Bella multi-tasked, enthusiastically shaking the tambourine and singing at the same time:


After the performances were over, it was time for more dancing. The audience had to stand up first and invite the old people to dance:


I definitely picked the best dancer! It was hard to keep up with him:


The Floating Doctors were all there, and they’d brought food, mainly things that are easy to chew because some of the residents don’t have that many teeth, like pasta salad and potato salad, and the all important cake:


These two “handsome residents” as Claudia said on the mic, were chosen to cut the cake.

Everyone was happy and full (I get the impression this food was a lot nicer than what they’re normally given), and then 24 cans of beer appeared out of nowhere, and not one resident turned down the offer of a can, and they definitely drank it more quickly than I would have done.

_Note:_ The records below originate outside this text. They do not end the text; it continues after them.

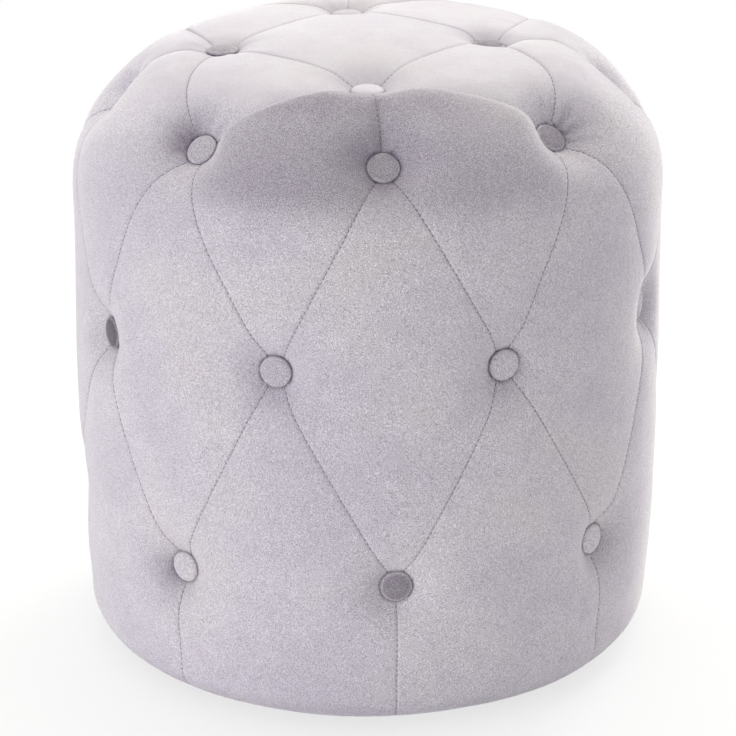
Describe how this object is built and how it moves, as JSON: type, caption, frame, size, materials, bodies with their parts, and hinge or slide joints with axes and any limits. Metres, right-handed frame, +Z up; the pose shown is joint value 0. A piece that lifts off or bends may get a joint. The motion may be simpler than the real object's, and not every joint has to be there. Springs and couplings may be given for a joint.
{
  "type": "upholstered ottoman",
  "caption": "Round drum ottoman with a diamond-tufted velvet cover, fabric-covered buttons, foam on a timber frame, and low glides.",
  "frame": {"origin": "on the floor under the centre of the stool", "axes": "+Z up; -Y is the front, where a column of buttons faces; +X to the right seen from the front"},
  "size_m": [0.4198, 0.4198, 0.4449],
  "materials": {
    "velvet": "pale lilac-grey short-pile velvet, matt with a soft sheen at grazing angles and shade that follows the lie of the nap",
    "button_velvet": "the same velvet drawn tight over a domed button shell",
    "foam": "open-cell polyurethane upholstery foam",
    "plywood": "unfinished plywood, saw-cut edge with plies showing",
    "pine": "planed softwood with eased edges",
    "hardboard": "brown hardboard, smooth outer face",
    "zinc_steel": "zinc-plated steel",
    "nonwoven": "black spun-bonded cloth",
    "nylon": "moulded black nylon"
  },
  "bodies": {
    "root": {"velvet_cover": "velvet", "crown_button_1": "button_velvet", "crown_button_2": "button_velvet", "crown_button_3": "button_velvet", "crown_button_4": "button_velvet", "shoulder_button_1": "button_velvet", "shoulder_button_2": "button_velvet", "shoulder_button_3": "button_velvet", "shoulder_button_4": "button_velvet", "shoulder_button_5": "button_velvet", "shoulder_button_6": "button_velvet", "shoulder_button_7": "button_velvet", "shoulder_button_8": "button_velvet", "waist_button_1": "button_velvet", "waist_button_2": "button_velvet", "waist_button_3": "button_velvet", "waist_button_4": "button_velvet", "waist_button_5": "button_velvet", "waist_button_6": "button_velvet", "waist_button_7": "button_velvet", "waist_button_8": "button_velvet", "skirt_button_1": "button_velvet", "skirt_button_2": "button_velvet", "skirt_button_3": "button_velvet", "skirt_button_4": "button_velvet", "skirt_button_5": "button_velvet", "skirt_button_6": "button_velvet", "skirt_button_7": "button_velvet", "skirt_button_8": "button_velvet", "top_foam": "foam", "side_foam": "foam", "top_board": "plywood", "base_ring": "plywood", "hardboard_wall": "hardboard", "post_1": "pine", "post_2": "pine", "post_3": "pine", "post_4": "pine", "top_screw_1": "zinc_steel", "top_screw_2": "zinc_steel", "top_screw_3": "zinc_steel", "top_screw_4": "zinc_steel", "base_screw_1": "zinc_steel", "base_screw_2": "zinc_steel", "base_screw_3": "zinc_steel", "base_screw_4": "zinc_steel", "dust_cover": "nonwoven", "glide_1": "nylon", "glide_2": "nylon", "glide_3": "nylon", "glide_4": "nylon"}
  },
  "joints": []
}
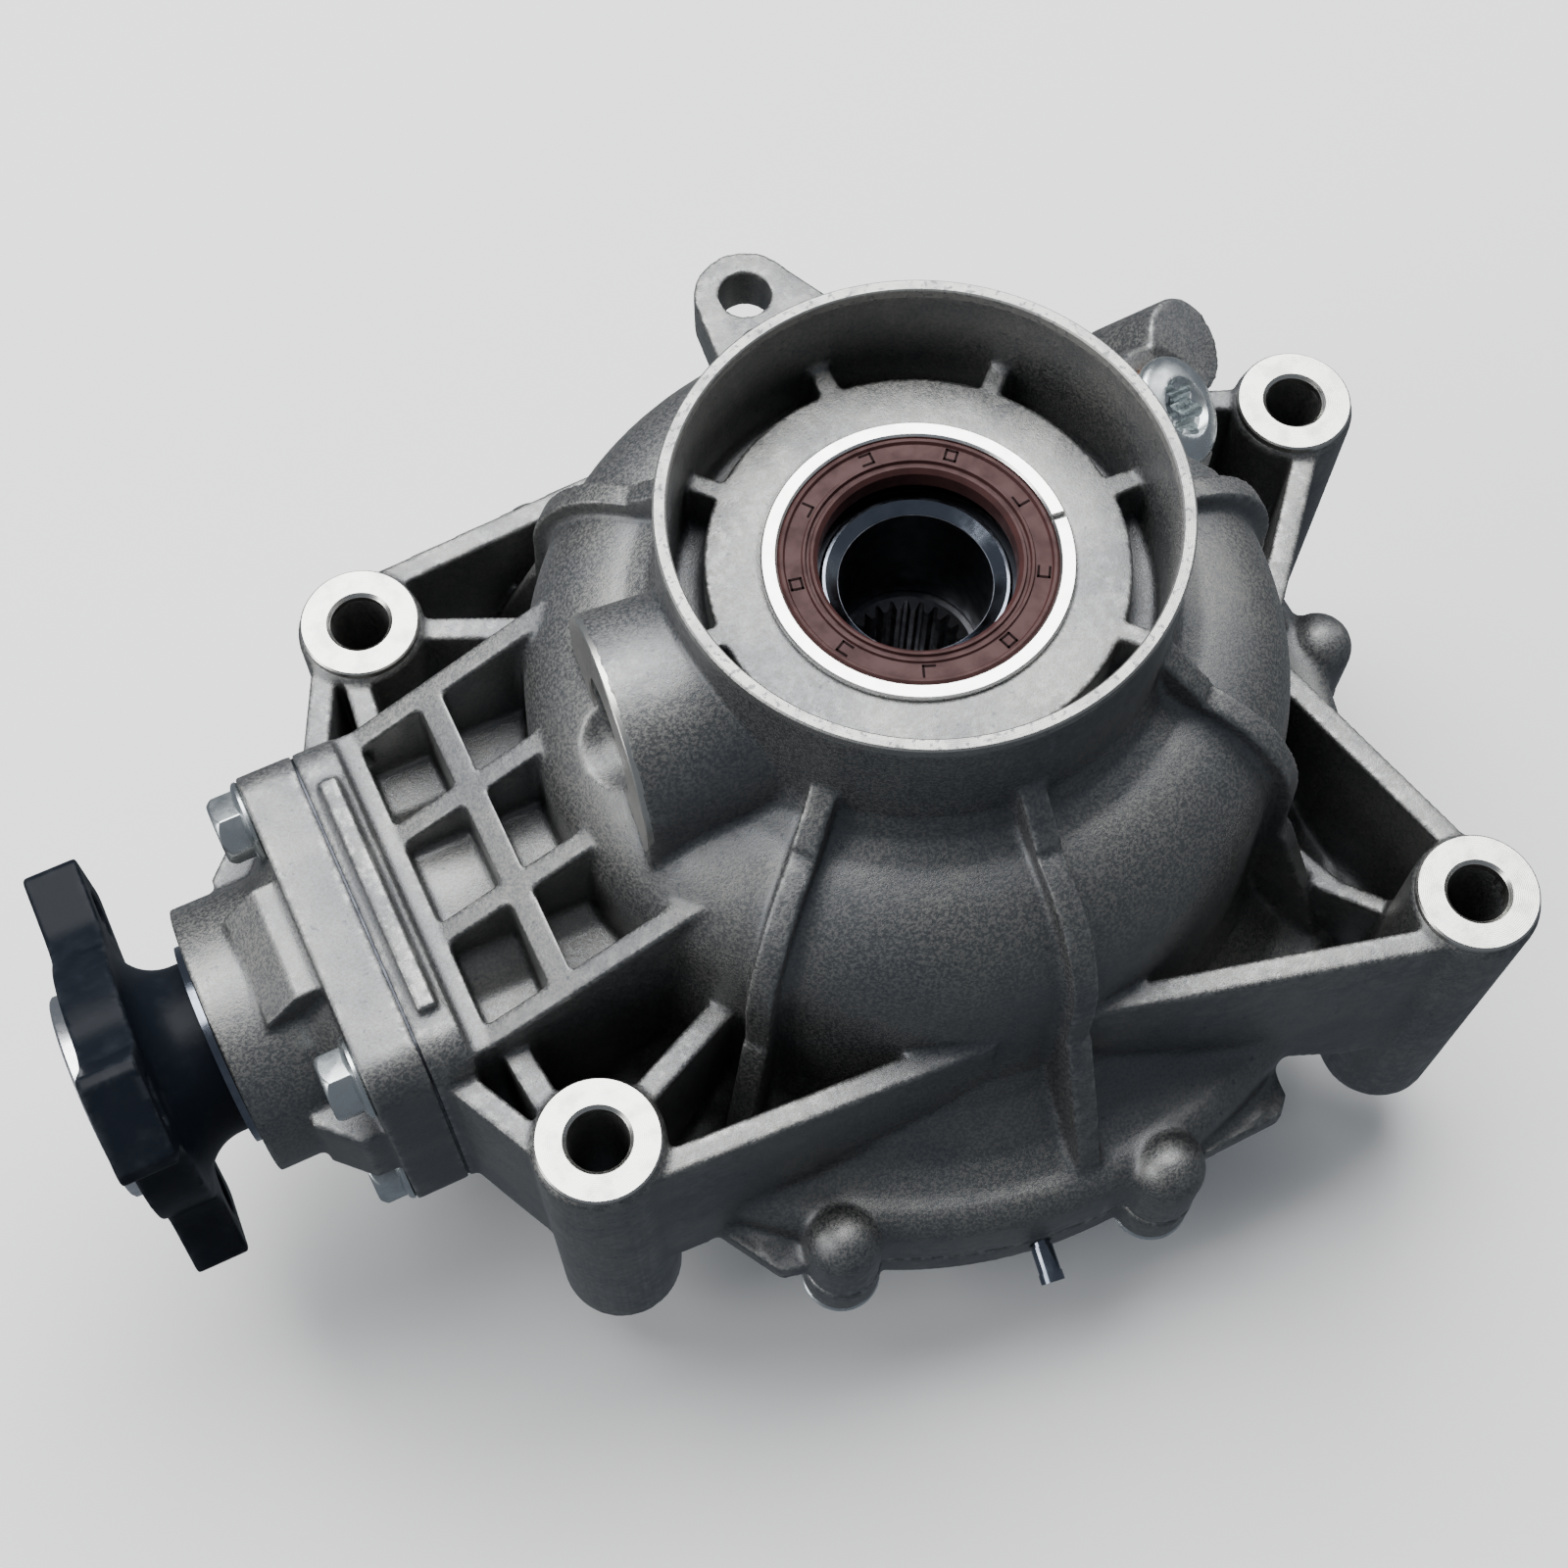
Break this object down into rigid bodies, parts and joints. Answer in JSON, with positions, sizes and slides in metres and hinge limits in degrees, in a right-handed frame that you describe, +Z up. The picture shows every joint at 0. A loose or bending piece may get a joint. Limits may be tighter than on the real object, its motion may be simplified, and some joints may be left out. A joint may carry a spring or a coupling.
{
  "type": "rear differential",
  "caption": "Cast aluminium rear differential with mounting bosses, a ribbed nose, a three-armed input flange and a geared differential inside.",
  "frame": {"origin": "on the axle line, in the plane of the lower collar's rim that the part stands on", "axes": "+Z up along the axle line, -X along the pinion's axis towards the input flange, +Y towards the lifting ear"},
  "size_m": [0.2875, 0.2126, 0.1777],
  "materials": {
    "cast_aluminium": "as-cast, fine grain, machined on its faces",
    "gasket": "pressed fibre",
    "zinc_steel": "zinc plated",
    "bright_steel": "turned",
    "black_rubber": "matte",
    "brown_rubber": "satin",
    "copper": "soft copper",
    "bearing_steel": "ground",
    "black_steel": "black semi-gloss",
    "gear_steel": "hardened and oiled",
    "cast_iron": "as cast with turned journals",
    "bronze": "plain"
  },
  "bodies": {
    "housing": {"main_housing": "cast_aluminium", "side_cover": "cast_aluminium", "cover_gasket": "gasket", "cover_bolts": "zinc_steel", "dowel_pins": "bright_steel", "pinion_retainer": "cast_aluminium", "retainer_shim": "bright_steel", "retainer_o_ring": "black_rubber", "retainer_bolts": "zinc_steel", "pinion_seal": "black_rubber", "upper_axle_seal": "brown_rubber", "lower_axle_seal": "brown_rubber", "fill_plug": "zinc_steel", "fill_plug_washer": "copper", "drain_plug": "zinc_steel", "drain_plug_washer": "copper", "vent_nipple": "zinc_steel", "port_cup_plug": "bright_steel", "upper_bearing_outer_ring": "bearing_steel", "lower_bearing_outer_ring": "bearing_steel", "inner_pinion_cup": "bearing_steel", "outer_pinion_cup": "bearing_steel"},
    "pinion": {"input_flange": "black_steel", "flange_dust_ring": "bright_steel", "flange_nut": "zinc_steel", "flange_washer": "bright_steel", "pinion_gear": "gear_steel", "pinion_spacer": "bright_steel", "inner_pinion_cone": "bearing_steel", "outer_pinion_cone": "bearing_steel"},
    "pinion_rollers": {"inner_pinion_rollers": "bearing_steel", "outer_pinion_rollers": "bearing_steel"},
    "carrier": {"differential_case": "cast_iron", "ring_gear": "gear_steel", "ring_gear_bolts": "gear_steel", "upper_bearing_inner_ring": "bearing_steel", "lower_bearing_inner_ring": "bearing_steel", "cross_pin": "bright_steel", "cross_pin_lock": "bright_steel", "upper_thrust_washer": "bronze", "lower_thrust_washer": "bronze"},
    "carrier_balls": {"upper_bearing_balls": "bearing_steel", "lower_bearing_balls": "bearing_steel"},
    "upper_side": {"upper_side_gear": "gear_steel"},
    "lower_side": {"lower_side_gear": "gear_steel"},
    "left_spider": {"left_spider_gear": "gear_steel"},
    "right_spider": {"right_spider_gear": "gear_steel"}
  },
  "joints": [
    {"name": "carrier_spin", "type": "hinge", "parent": "housing", "child": "carrier", "pos_m": [0, 0, 0.08], "axis": [0, 0, 1], "continuous": true},
    {"name": "pinion_spin", "type": "hinge", "parent": "housing", "child": "pinion", "pos_m": [0, 0, 0.08], "axis": [-1, 0, 0], "continuous": true},
    {"name": "pinion_roller_spin", "type": "hinge", "parent": "housing", "child": "pinion_rollers", "pos_m": [0, 0, 0.08], "axis": [-1, 0, 0], "continuous": true},
    {"name": "carrier_ball_spin", "type": "hinge", "parent": "housing", "child": "carrier_balls", "pos_m": [0, 0, 0.08], "axis": [0, 0, 1], "continuous": true},
    {"name": "upper_side_spin", "type": "hinge", "parent": "carrier", "child": "upper_side", "pos_m": [0, 0, 0.08], "axis": [0, 0, 1], "continuous": true},
    {"name": "lower_side_spin", "type": "hinge", "parent": "carrier", "child": "lower_side", "pos_m": [0, 0, 0.08], "axis": [0, 0, 1], "continuous": true},
    {"name": "left_spider_spin", "type": "hinge", "parent": "carrier", "child": "left_spider", "pos_m": [0, 0, 0.08], "axis": [0, -1, 0], "continuous": true},
    {"name": "right_spider_spin", "type": "hinge", "parent": "carrier", "child": "right_spider", "pos_m": [0, 0, 0.08], "axis": [0, 1, 0], "continuous": true}
  ],
  "couplings": [
    {"joint": "pinion_spin", "follows": "carrier_spin", "ratio": 3.3636},
    {"joint": "pinion_roller_spin", "follows": "carrier_spin", "ratio": 1.425},
    {"joint": "carrier_ball_spin", "follows": "carrier_spin", "ratio": 0.42685},
    {"joint": "lower_side_spin", "follows": "upper_side_spin", "ratio": -1},
    {"joint": "left_spider_spin", "follows": "upper_side_spin", "ratio": 1.6},
    {"joint": "right_spider_spin", "follows": "upper_side_spin", "ratio": 1.6}
  ]
}
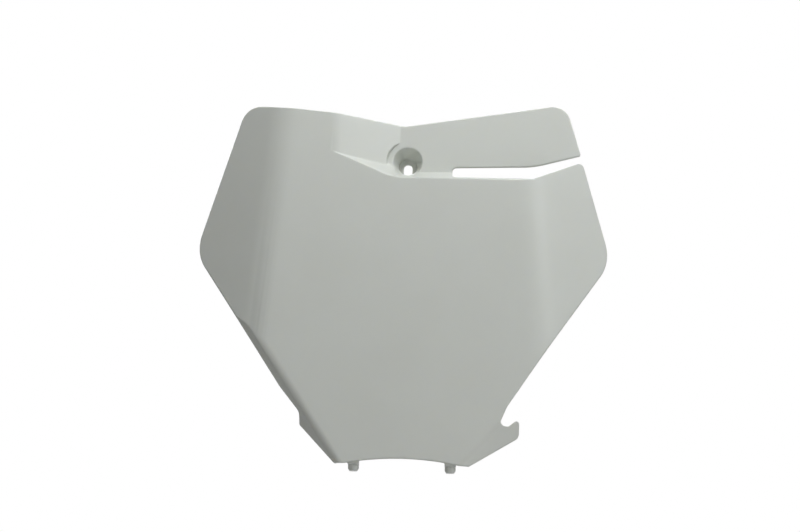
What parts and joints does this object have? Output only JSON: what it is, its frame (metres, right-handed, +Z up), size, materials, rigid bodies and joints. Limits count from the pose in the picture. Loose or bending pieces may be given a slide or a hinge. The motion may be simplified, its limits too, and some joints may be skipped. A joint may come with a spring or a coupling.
{
  "type": "motorcycle front number plate",
  "caption": "Moulded front number plate with side wings, a recessed screw well, a hose slot, a hose hook and two locating pegs.",
  "frame": {"origin": "middle of the seat for the fixing screw, at the bottom of the screw well", "axes": "+X to the right of a viewer in front of the plate, +Y to its back, +Z up along its flat face"},
  "size_m": [0.2847, 0.033, 0.2614],
  "materials": {
    "moulded_plastic": "glossy moulded light grey plastic"
  },
  "bodies": {
    "root": {"number_plate": "moulded_plastic"}
  },
  "joints": []
}
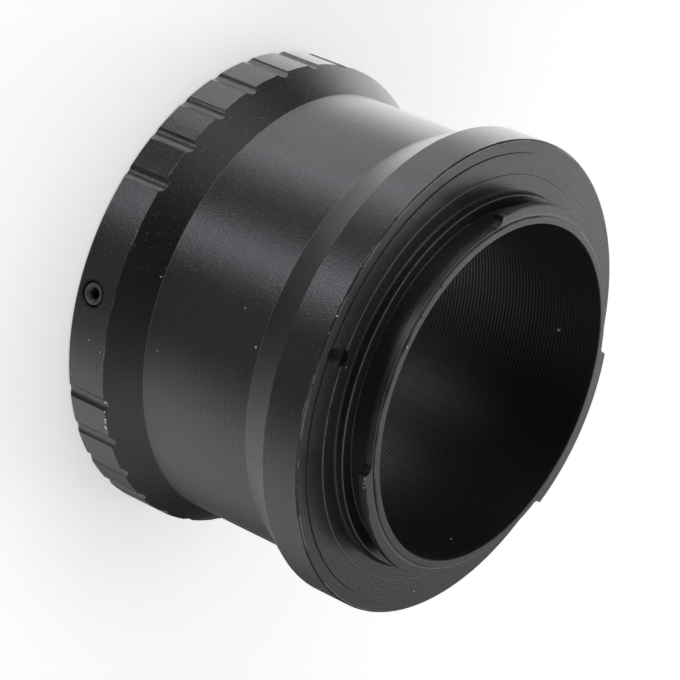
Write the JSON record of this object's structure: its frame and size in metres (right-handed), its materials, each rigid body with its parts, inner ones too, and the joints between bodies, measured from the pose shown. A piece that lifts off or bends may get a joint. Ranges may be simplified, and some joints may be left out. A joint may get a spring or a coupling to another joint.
{
  "type": "lens mount adapter",
  "caption": "Spool-shaped adapter tube that joins a lens with a screw thread to the bayonet of a mirrorless camera, with a grip ring, slim waist, flange with lock slot and a threaded ring.",
  "frame": {"origin": "on the optical axis, at the end face of the lens thread, on which the part stands", "axes": "+Z along the optical axis towards the camera, -Y through the lock slot of the bayonet"},
  "size_m": [0.0612, 0.0612, 0.0419],
  "materials": {
    "anodised_body": "bead-blasted and black anodised, satin, with a fine sparkle and bright chips on the sharp edges",
    "anodised_ring": "turned and black anodised, semi-matt",
    "screw_steel": "black oxide worn to bright steel round the rim of the socket"
  },
  "bodies": {
    "barrel": {"barrel": "anodised_body"},
    "thread_ring": {"thread_ring": "anodised_ring"},
    "set_screw_1": {"set_screw_1": "screw_steel"},
    "set_screw_2": {"set_screw_2": "screw_steel"},
    "set_screw_3": {"set_screw_3": "screw_steel"}
  },
  "joints": [
    {"name": "ring_turn", "type": "hinge", "parent": "barrel", "child": "thread_ring", "pos_m": [0, 0, 0], "axis": [0, 0, 1], "continuous": true},
    {"name": "screw_1_back_off", "type": "slide", "parent": "barrel", "child": "set_screw_1", "axis": [0.153, -0.9882, 0], "range_m": [0, 0.0006]},
    {"name": "screw_2_back_off", "type": "slide", "parent": "barrel", "child": "set_screw_2", "axis": [0.7793, 0.6266, 0], "range_m": [0, 0.0006]},
    {"name": "screw_3_back_off", "type": "slide", "parent": "barrel", "child": "set_screw_3", "axis": [-0.9323, 0.3616, 0], "range_m": [0, 0.0006]}
  ]
}
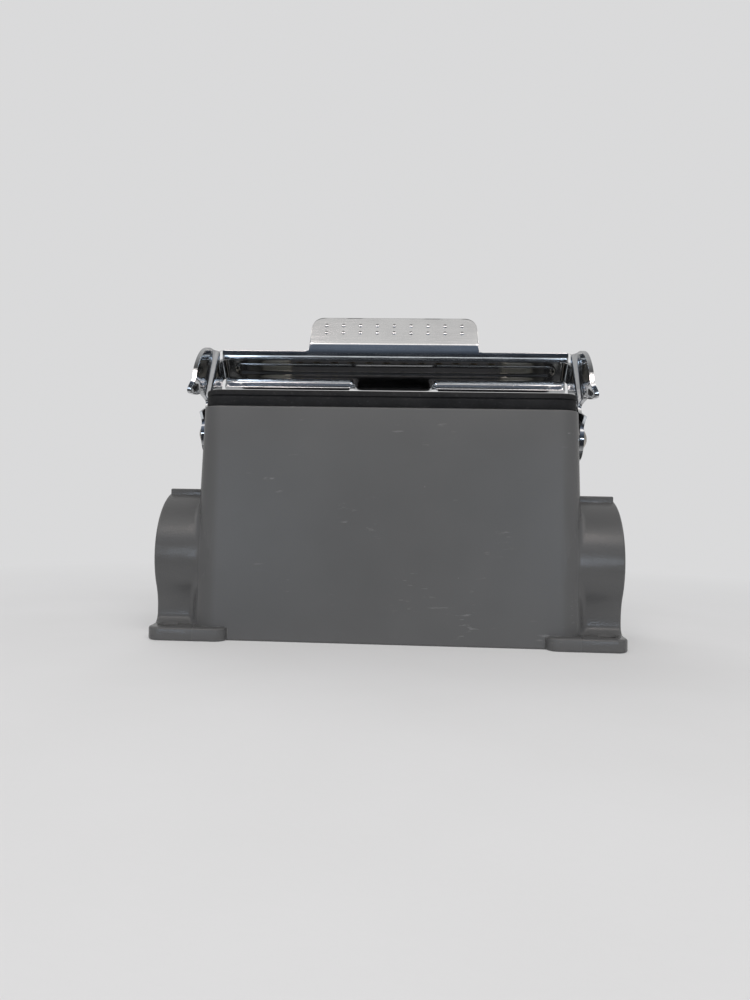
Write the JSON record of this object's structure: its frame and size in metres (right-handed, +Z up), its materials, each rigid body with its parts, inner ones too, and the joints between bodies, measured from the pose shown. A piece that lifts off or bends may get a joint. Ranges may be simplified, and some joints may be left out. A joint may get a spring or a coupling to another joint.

The sun was about to go down so some residents went to the dorms and some stayed outside for a bit talking to the visitors. I had an interesting conversation with a man I’d seen giving out the pills when I was in the home for the first time. I noticed that he was wearing weird clothes, kind of like a floor-length dark red skirt with a rope for a belt, and a loose white shirt and a long necklace. I kept wondering what religion it was for but had no idea.

When I asked him what he does in Bocas he told me that he’s a monk (which explains the clothes) and he’s been here for about 6 months helping out every day in the granny home because part of being a monk is doing “service”, so he’s volunteered in a lot of different countries doing similar things. He took me to the girls’ dorm to introduce me to Naomi who’s 103 years old!!! Definitely the oldest person I’ve met in my life. She called him “Chewy” and when I asked why, he explained that she loves sweets so he’s started bringing them to the home for her, and so she calls him Chewy (because sweets are chewy). When he said he was going to bring her a chocolate chewy later she let out the cutest little giggle.

I’m leaving Bocas soon but I’ll try and go back to the Asilo a few more times before I leave because it was easy to see how pleased they were to have visitors. If you come to Bocas you should definitely go there one afternoon. It’s on the road behind the hospital.